Material for the task:
= = = = = = =
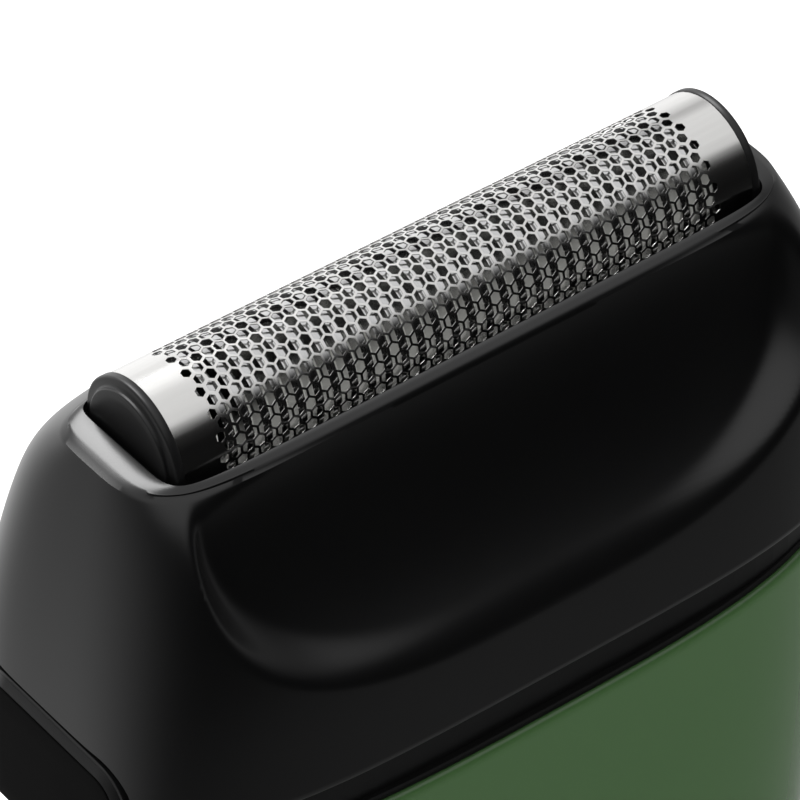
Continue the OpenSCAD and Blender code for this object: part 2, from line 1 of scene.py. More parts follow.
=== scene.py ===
import json
import math
import bmesh
import bpy
import numpy as np
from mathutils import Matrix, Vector


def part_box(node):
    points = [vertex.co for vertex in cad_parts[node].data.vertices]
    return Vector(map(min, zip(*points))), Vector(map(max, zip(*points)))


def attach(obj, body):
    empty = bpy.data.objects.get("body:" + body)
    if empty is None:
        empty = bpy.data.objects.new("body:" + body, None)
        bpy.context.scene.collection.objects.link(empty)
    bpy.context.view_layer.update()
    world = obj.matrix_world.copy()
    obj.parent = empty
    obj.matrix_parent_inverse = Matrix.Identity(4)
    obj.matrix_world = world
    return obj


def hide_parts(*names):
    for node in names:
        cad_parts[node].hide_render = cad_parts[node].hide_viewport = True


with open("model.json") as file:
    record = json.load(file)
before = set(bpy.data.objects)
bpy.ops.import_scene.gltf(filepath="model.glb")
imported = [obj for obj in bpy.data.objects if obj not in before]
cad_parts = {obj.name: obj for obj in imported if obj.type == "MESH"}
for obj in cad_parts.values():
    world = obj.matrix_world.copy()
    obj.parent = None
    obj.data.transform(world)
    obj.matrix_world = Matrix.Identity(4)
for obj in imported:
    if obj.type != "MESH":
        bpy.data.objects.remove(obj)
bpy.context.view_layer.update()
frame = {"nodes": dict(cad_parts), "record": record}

mm = 0.001
print("frame loaded:", len(frame["nodes"]), "nodes")

# Places that come from the frame
foilLow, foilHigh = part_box("foil")
foilRadius = (foilHigh.y - foilLow.y) / 2
foilHalf = foilHigh.x
axisZ = foilHigh.z - foilRadius          # height of the axis of the foil's arch
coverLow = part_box("head_cover")[0].z
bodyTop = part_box("front_shell")[1].z
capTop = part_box("bottom_cap")[1].z

cameraView = {"azimuth": -37.83, "elevation": 41.12, "distance": 369.9, "lens": 271.5,
              "lookAt": (-3.94, -2.04, -4.86)}
# Each sky entry is where its light starts and is full, as a part of the direction, and its strength
studio = {"ceiling": (0.44, 0.76, 1.25), "side": (-0.9, 0.9, 0.75), "back": (0.45, 0.95, 1.8),
          "ground": (-0.55, -0.7, 0.2), "dark": 0.008, "floorColour": 0.9, "floorSize": 6,
          "softboxAzimuth": 169, "softboxElevation": 57, "softboxDistance": 0.9,
          "softboxSize": (0.38, 0.62), "softboxPower": 10}


def backVector(azimuth, elevation):
    a, e = math.radians(azimuth), math.radians(elevation)
    return Vector((math.sin(a) * math.cos(e), -math.cos(a) * math.cos(e), math.sin(e)))


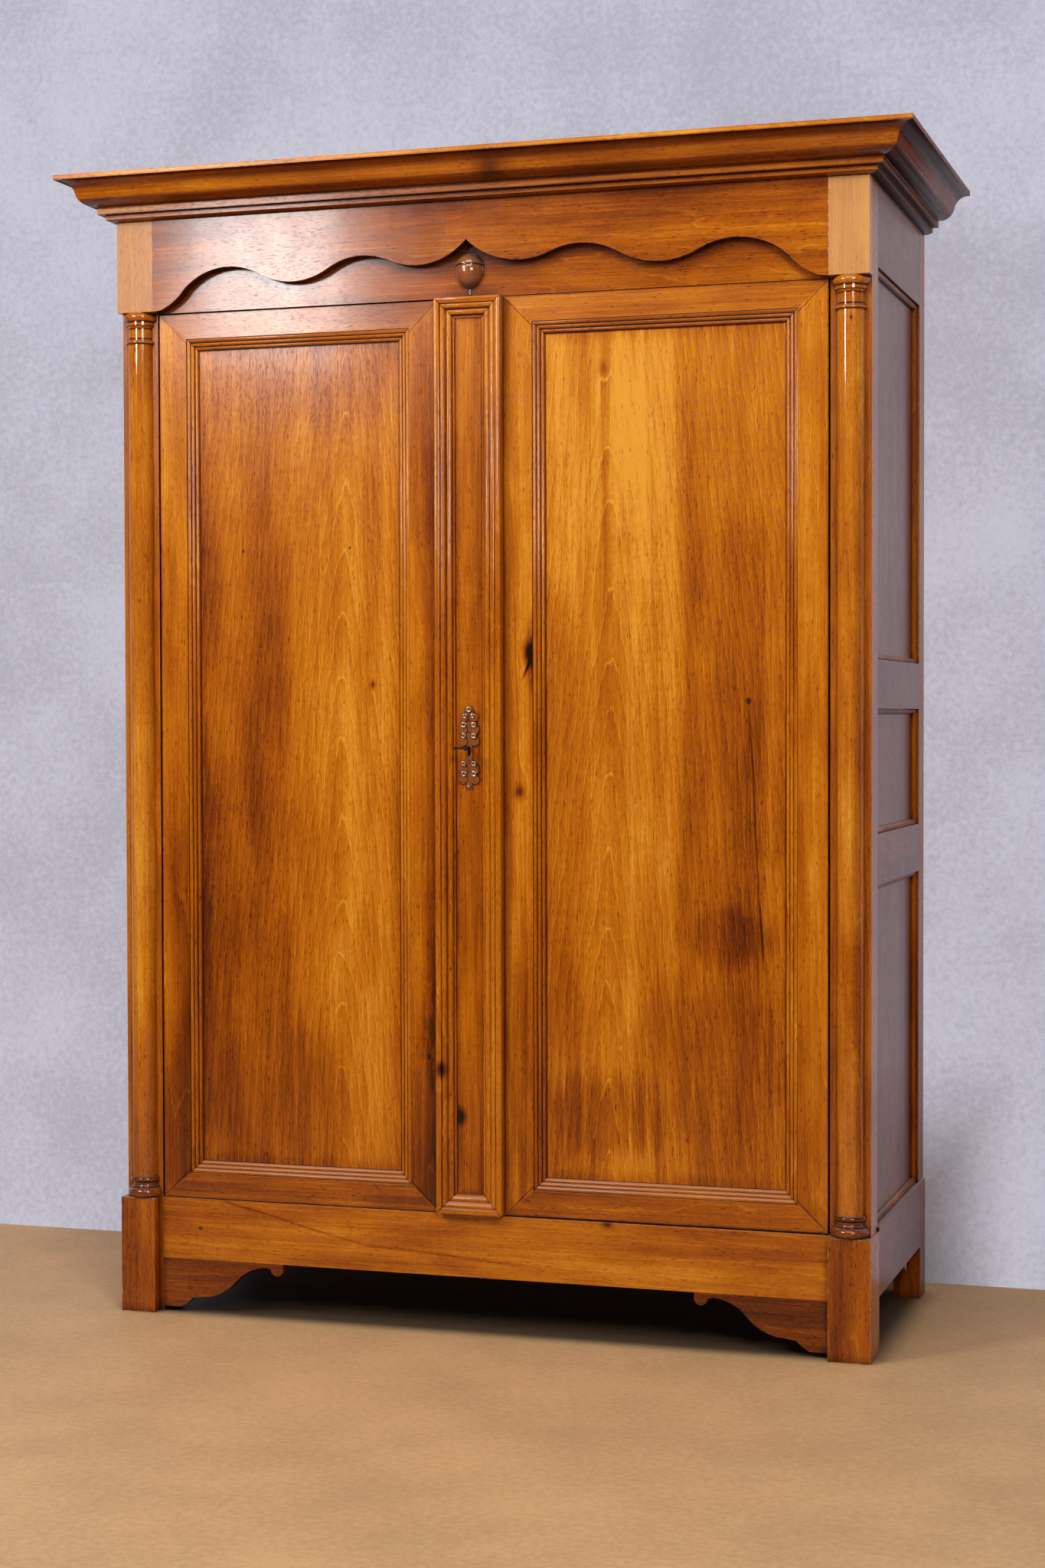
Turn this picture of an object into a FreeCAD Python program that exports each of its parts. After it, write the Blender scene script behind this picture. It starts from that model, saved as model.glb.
= = = = = = =
Problem details: Output all of the material exactly as written.

Reply to the exercise:
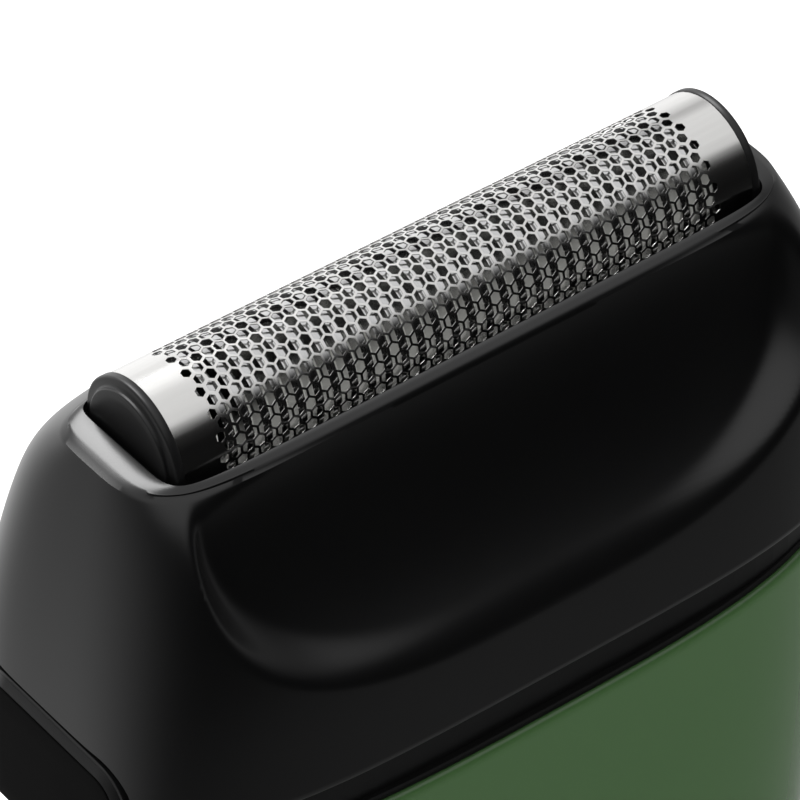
Continue the OpenSCAD and Blender code for this object: part 2, from line 1 of scene.py. More parts follow.
=== scene.py ===
import json
import math
import bmesh
import bpy
import numpy as np
from mathutils import Matrix, Vector


def part_box(node):
    points = [vertex.co for vertex in cad_parts[node].data.vertices]
    return Vector(map(min, zip(*points))), Vector(map(max, zip(*points)))


def attach(obj, body):
    empty = bpy.data.objects.get("body:" + body)
    if empty is None:
        empty = bpy.data.objects.new("body:" + body, None)
        bpy.context.scene.collection.objects.link(empty)
    bpy.context.view_layer.update()
    world = obj.matrix_world.copy()
    obj.parent = empty
    obj.matrix_parent_inverse = Matrix.Identity(4)
    obj.matrix_world = world
    return obj


def hide_parts(*names):
    for node in names:
        cad_parts[node].hide_render = cad_parts[node].hide_viewport = True


with open("model.json") as file:
    record = json.load(file)
before = set(bpy.data.objects)
bpy.ops.import_scene.gltf(filepath="model.glb")
imported = [obj for obj in bpy.data.objects if obj not in before]
cad_parts = {obj.name: obj for obj in imported if obj.type == "MESH"}
for obj in cad_parts.values():
    world = obj.matrix_world.copy()
    obj.parent = None
    obj.data.transform(world)
    obj.matrix_world = Matrix.Identity(4)
for obj in imported:
    if obj.type != "MESH":
        bpy.data.objects.remove(obj)
bpy.context.view_layer.update()
frame = {"nodes": dict(cad_parts), "record": record}

mm = 0.001
print("frame loaded:", len(frame["nodes"]), "nodes")

# Places that come from the frame
foilLow, foilHigh = part_box("foil")
foilRadius = (foilHigh.y - foilLow.y) / 2
foilHalf = foilHigh.x
axisZ = foilHigh.z - foilRadius          # height of the axis of the foil's arch
coverLow = part_box("head_cover")[0].z
bodyTop = part_box("front_shell")[1].z
capTop = part_box("bottom_cap")[1].z

cameraView = {"azimuth": -37.83, "elevation": 41.12, "distance": 369.9, "lens": 271.5,
              "lookAt": (-3.94, -2.04, -4.86)}
# Each sky entry is where its light starts and is full, as a part of the direction, and its strength
studio = {"ceiling": (0.44, 0.76, 1.25), "side": (-0.9, 0.9, 0.75), "back": (0.45, 0.95, 1.8),
          "ground": (-0.55, -0.7, 0.2), "dark": 0.008, "floorColour": 0.9, "floorSize": 6,
          "softboxAzimuth": 169, "softboxElevation": 57, "softboxDistance": 0.9,
          "softboxSize": (0.38, 0.62), "softboxPower": 10}


def backVector(azimuth, elevation):
    a, e = math.radians(azimuth), math.radians(elevation)
    return Vector((math.sin(a) * math.cos(e), -math.cos(a) * math.cos(e), math.sin(e)))


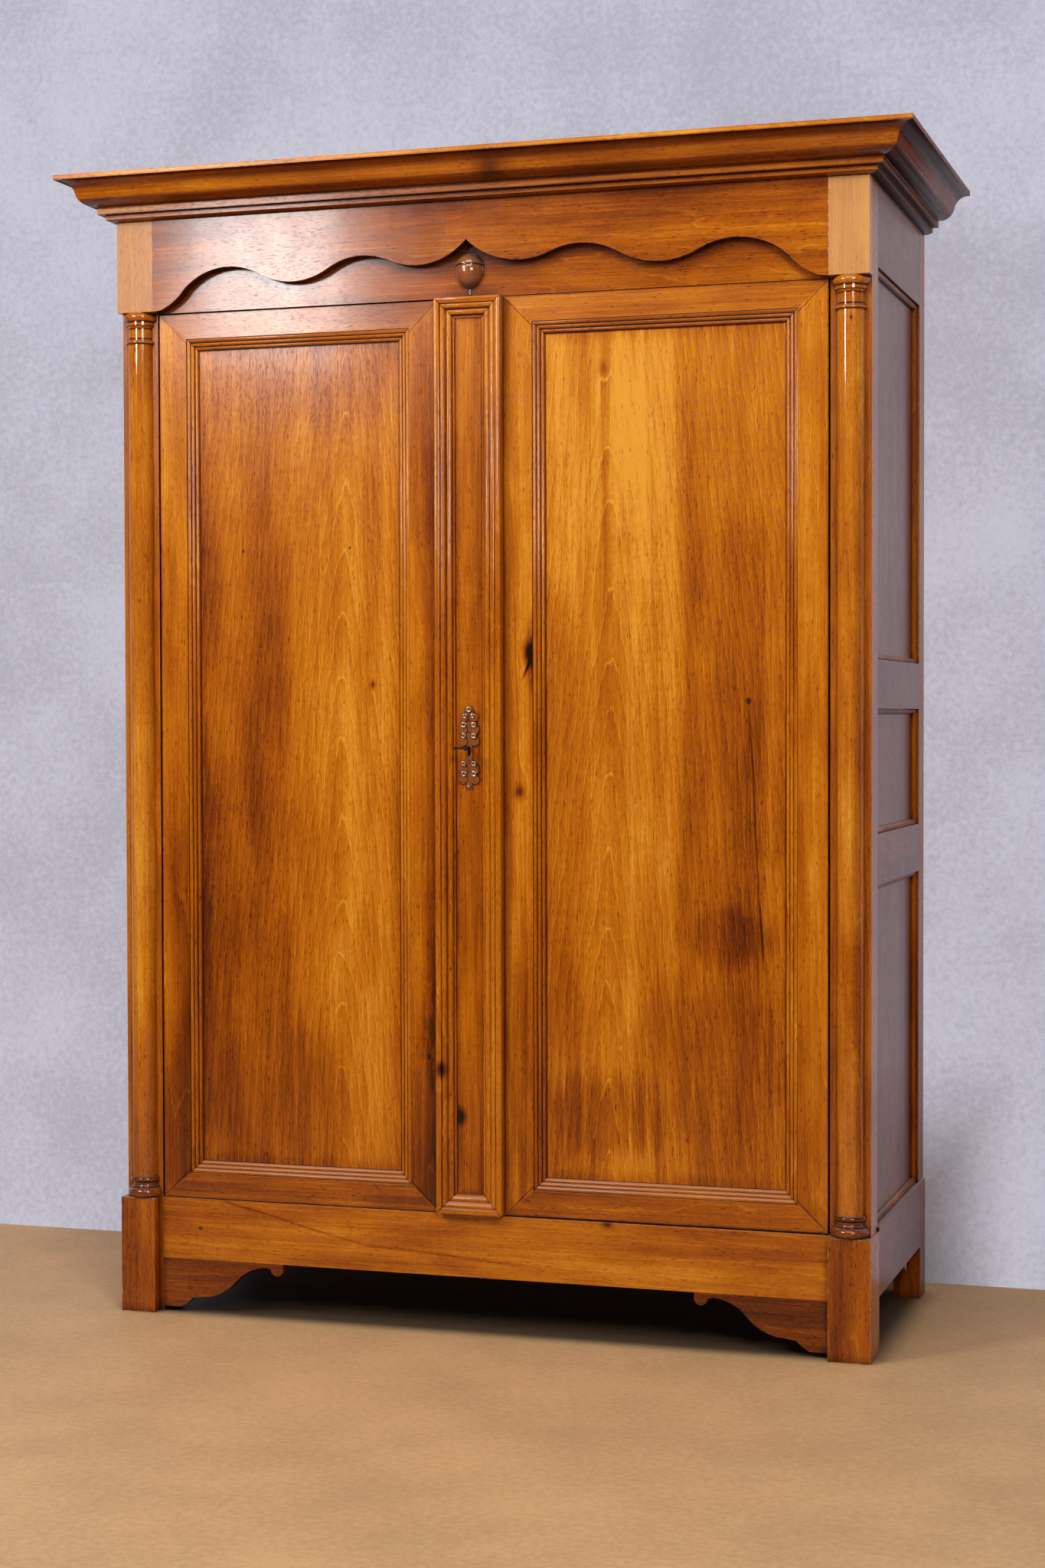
Turn this picture of an object into a FreeCAD Python program that exports each of its parts. After it, write the Blender scene script behind this picture. It starts from that model, saved as model.glb.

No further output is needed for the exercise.